AuthorPrakash, Saikrishna Bangalore
PositionII. Five Theories of When an Appointment Vests D. Delivery through Conclusion, with Appendix and footnotes, p. 224-251
  1. Delivery

    The delivery theory rests upon common law concepts applicable to deeds and related instruments and contends that without commission delivery, the President has not filled the office or made an officer. (152) The delivery theory has two rather different guises.

    In Marbury, Marshall supposed that the President had to complete the entire act of appointment without the aid of others, the theory being that the Constitution granted the appointment power to the President alone. (153) As Marshall put it, "appointment is the sole act of the President" (154) because under the Constitution the appointment is "to be made by the President personally." (155) Based on this belief, he ruled out delivery to the appointee because the President never personally delivered commissions. (156) Instead, he focused on delivery to the Secretary of State: "If then the act of livery be necessary to give validity to the commission, it has been delivered when executed and given to the secretary" (157) to the appointee. That is to say, if delivery mattered, delivery to the Secretary of State made the appointment.

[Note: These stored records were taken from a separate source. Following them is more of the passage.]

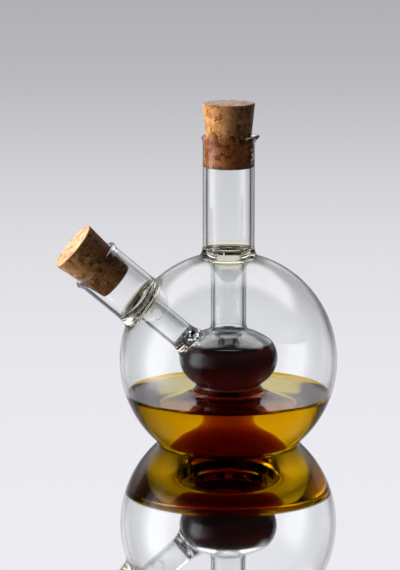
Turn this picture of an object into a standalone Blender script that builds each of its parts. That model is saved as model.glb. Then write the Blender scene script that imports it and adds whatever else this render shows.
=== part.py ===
"""Dual oil and vinegar bottle, blown and sealed by hand at the lamp.

A thin glass globe holds oil. A second, smaller vessel for vinegar is sealed to
the top neck and stands on the globe's floor. A side spout leads to the globe.
Two corks close the neck and the spout.

Frame: metres, +Z up, origin on the globe's upright axis at the resting plane,
side spout in the XZ plane towards -X.
"""
import math

import bmesh
import bpy
from mathutils import Vector

for old in list(bpy.data.objects):
    bpy.data.objects.remove(old, do_unlink=True)

# Fit between neighbouring pieces.
JOINT_GAP = 0.0003
CORK_CLEARANCE = 0.0003

# Globe: a sphere with a flattened bottom.
GLOBE_RADIUS = 0.0525
GLOBE_WALL = 0.0015
GLOBE_FLOOR = 0.0022
BASE_RADIUS = 0.0338
HEEL_RADIUS = 0.0030

# Upright neck with a rim bead and a pulled pouring lip on its +X side.
NECK_RADIUS = 0.0125
NECK_WALL = 0.0018
NECK_LENGTH = 0.0529
RIM_BEAD_RADIUS = 0.0012
LIP_REACH = 0.0026
LIP_DEPTH = 0.0050
LIP_HALF_WIDTH_SHARE = 0.17

# Ring seals, where a neck, the globe and an inner tube are melted together.
SEAL_RADIUS = 0.0150
SEAL_RISE = 0.0055
SEAL_SHELF_DROP = 0.0030
SEAL_ROOT_DROP = 0.0015

# Inner stem, the tube from the ring seal down to the inner vessel.
STEM_RADIUS = 0.0085
STEM_WALL = 0.0014
STEM_LENGTH = 0.0291

# Inner vessel: it fills the height between the globe's floor and the stem.
# Outline from the collar down, as shares of the bulb's radius and the vessel's height.
VESSEL_WALL = 0.0013
BULB_RADIUS = 0.0238
BULB_HEIGHT_SHARE = 0.705
SHOULDER_HEIGHT_SHARE = 0.920
VESSEL_OUTLINE_SHARES = (
    (0.403, 0.955),
    (0.601, SHOULDER_HEIGHT_SHARE),
    (0.891, 0.841),
    (1.000, BULB_HEIGHT_SHARE),
    (0.895, 0.567),
    (0.630, 0.444),
    (0.387, 0.326),
    (0.672, 0.237),
    (0.861, 0.132),
    (0.588, 0.000),
)

# Side spout: its axis leans up towards -X and crosses the upright axis a little
# below the bulb's widest line.
SPOUT_LEAN_DEGREES = 40.5
SPOUT_CROSSING_DROP = 0.0079
SPOUT_RADIUS = 0.0127
SPOUT_WALL = 0.0015
SPOUT_LENGTH = 0.0252

# Inner side tube: closed round end set into the bulb's shoulder, one oil port.
FINGER_RADIUS = 0.0065
FINGER_WALL = 0.0012
FINGER_TIP_DISTANCE = 0.0175
PORT_RADIUS = 0.0025
PORT_DROP = 0.0065

# Corks.
CORK_TOP_RADIUS = 0.0125
CORK_EDGE = 0.0005
TOP_CORK_LENGTH = 0.0308
TOP_CORK_INSERTION = 0.0152
SIDE_CORK_LENGTH = 0.0273
SIDE_CORK_INSERTION = 0.0137
SIDE_CORK_TIP_RADIUS = 0.00915

# Liquids.
OIL_LEVEL = 0.0247
VINEGAR_LEVEL_SHARE = 0.833

# Facets round each piece, and how the meshes are finished.
WIDE_FACETS = 36
TUBE_FACETS = 32
SLIM_FACETS = 24
FULL_TURN = 2.0 * math.pi
SHARP_DEGREES = 40.0
WELD_DISTANCE = 0.000001


def arc(centre, radius, start_degrees, end_degrees, steps):
    """Points (r, z) on a circle, angles counted from the +r direction."""
    points = []
    for step in range(steps + 1):
        share = step / steps
        angle = math.radians(start_degrees + (end_degrees - start_degrees) * share)
        points.append((centre[0] + radius * math.cos(angle), centre[1] + radius * math.sin(angle)))
    return points


def bend(start, start_way, end, end_way, steps):
    """Points (r, z) on a cubic curve that leaves and arrives along the two ways given."""
    points = []
    for step in range(steps + 1):
        t = step / steps
        stay = 2.0 * t ** 3 - 3.0 * t ** 2 + 1.0
        leave = t ** 3 - 2.0 * t ** 2 + t
        reach = 3.0 * t ** 2 - 2.0 * t ** 3
        arrive = t ** 3 - t ** 2
        points.append(tuple(
            stay * start[k] + leave * start_way[k] + reach * end[k] + arrive * end_way[k]
            for k in range(2)
        ))
    return points


def flowing_line(stations, steps):
    """Smooth line (r, z) through the stations, each leg cut into the same steps."""
    points = []
    last = len(stations) - 1
    for leg in range(last):
        before = stations[max(leg - 1, 0)]
        here = stations[leg]
        there = stations[leg + 1]
        after = stations[min(leg + 2, last)]
        leave = tuple((there[k] - before[k]) / 2.0 for k in range(2))
        arrive = tuple((after[k] - here[k]) / 2.0 for k in range(2))
        points.extend(bend(here, leave, there, arrive, steps)[:-1])
    points.append(stations[last])
    return points


def moved_line(points, distance):
    """The line moved sideways by the distance; plus is to the left of its run."""
    moved = []
    last = len(points) - 1
    for index, point in enumerate(points):
        before = points[max(index - 1, 0)]
        after = points[min(index + 1, last)]
        run = Vector((after[0] - before[0], after[1] - before[1])).normalized()
        radius = max(point[0] - run.y * distance, 0.0)
        moved.append((radius, point[1] + run.x * distance))
    return moved


def line_between(points, top, bottom):
    """The part of a falling line between two heights, with both ends exactly on them."""
    kept = []
    for before, here in zip(points[:-1], points[1:]):
        for height in (top, bottom):
            if before[1] > height >= here[1]:
                share = (before[1] - height) / (before[1] - here[1])
                kept.append((before[0] + (here[0] - before[0]) * share, height))
        if bottom < here[1] < top:
            kept.append(here)
    return sorted(kept, key=lambda point: -point[1])


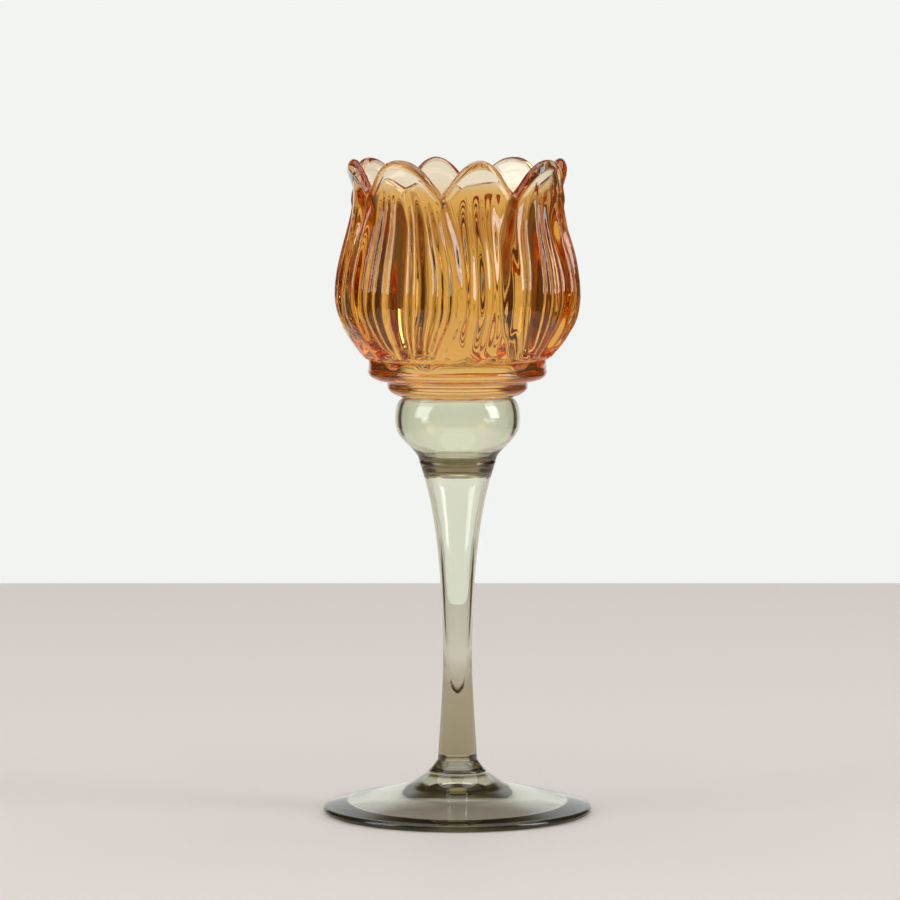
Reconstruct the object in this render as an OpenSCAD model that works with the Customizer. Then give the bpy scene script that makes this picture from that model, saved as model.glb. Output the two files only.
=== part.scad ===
// Stemmed tealight holder: a pressed amber glass tulip cup bonded on top of a
// hand-blown smoke-olive glass stem with a hollow knop and a wide shallow foot.
// Millimetres, +Z up. The origin is the centre of the foot's standing face;
// the Z axis is the axis of the stem and -Y is the side seen from the front.

/* [Overall] */
// Height from the table to the petal tips
total_h = 200; // [160:1:260]
// Height of the cup, from its underside to the petal tips
cup_h = 72.5; // [60:0.5:90]

/* [Tulip cup] */
// Inside radius of the cup at the waist, just under the petal tips
bore_r = 28.2; // [25:0.1:36]
// How much narrower the inside is at belly height (draft for the plunger)
bore_draft = 0.5; // [0:0.1:3]
// How far the inside flares out from the waist to the tips
rim_flare = 2; // [0:0.1:3]
// Thickness of glass at the waist
rim_t = 4.2; // [3.6:0.1:6]
// How far the petal tips curl out beyond the waist
lip_out = 1.5; // [0:0.1:2]
// How far the belly of the cup stands out beyond the waist
belly_out = 5.2; // [2:0.1:9]
// Height of the belly's widest place above the shoulder ring
belly_up = 19.8; // [14:0.1:28]
// Height of the petal tips above the waist
tip_h = 10; // [6:0.5:16]

/* [Petals] */
// Number of outer petals; as many inner petals show between them
petal_pairs = 4; // [3:1:6]
// Direction of the first inner petal, counted from the front (-Y) towards +X
petal_turn = 12; // [-45:1:45]
// How far the fire-polished rim of the cup stands out as a bead
bead_h = 0.7; // [0:0.05:1]
// Depth of the scallop between two tips
scallop = 11.6; // [6:0.2:16]
// Half width of an outer petal at the notch, in ninetieths of a pair's angle
petal_top_w = 24; // [18:0.5:28]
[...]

    Jefferson and his defenders had a different delivery theory in mind, one where delivery to the putative appointee was crucial. In 1807, Jefferson wrote that for a "commission, a deed, a bond, delivery is essential to give validity. Until... the commission is delivered out of the hands of the Executive & his agents, it [the office] is not his [the potential appointee's] deed. [The President] may withhold or cancel it at pleasure...." (158) The point would stick with Jefferson, for in 1823 he continued to insist "if there is any principle of law never yet contradicted, it is that delivery is one of the essentials to the validity of a deed." (159) Even if signed and sealed, "as long as it remains in the hands of the party himself, it is in tier/[pending] only, it is not a deed, and can be made so only by its delivery." (160) Though Marbury and his fellow applicants rejected Jefferson's version of the delivery theory, the fact that they sought commissions and had never tried to assume office without them lent it some plausibility. One might suppose that they wanted commissions to remove all doubts that they had been appointed. But insecurity about their status may have arisen because they lacked commissions, an uncertainty that suggested the importance of delivery. (161)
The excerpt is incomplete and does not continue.